A hiatus of about 18 months was not far behind, and the band would eventually regain its footing, releasing its eighth studio album, When You See Yourself, in 2021, which spawned hit singles “The Bandit” and “Stormy Weather.”

Occasionally, bands will succumb to the hype — buying into the myth, if you will — and sometimes implode, becoming more enamored of the role of rock star than doing the work required to stay one. The attitude, as ever, is far easier to maintain than the art.

Kings of Leon is that rare act that managed to use the power of myth to catapult itself to the front ranks of early aughts rock bands, then use the muscle of its music to build and expand its audience. What read as nervy on the release of Youth & Young Manhood now simply feels like confidence.

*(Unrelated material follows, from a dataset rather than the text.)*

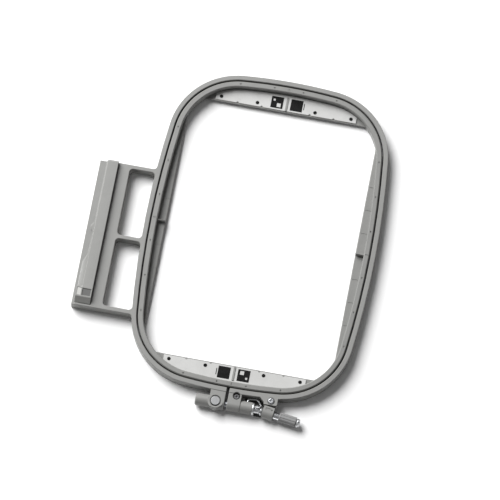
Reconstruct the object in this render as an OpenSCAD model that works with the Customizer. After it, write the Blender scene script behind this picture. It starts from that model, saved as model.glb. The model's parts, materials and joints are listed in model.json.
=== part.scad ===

Enduring as rock stars — or barring that, as an act popular enough to still be touring sheds and arenas over two decades into a career — is no small feat, especially over the last couple decades, as the music business has convulsed, contracted and undergone multiple seismic shifts.

Perhaps Kings of Leon simply traded one myth for another, shrugging off the mantle of church-bred rock gods and assuming the role of confident, compelling elder statesmen, stewards of the sort of career many new bands now — armed with any kind of pre-release myth or not — will be hard-pressed to emulate.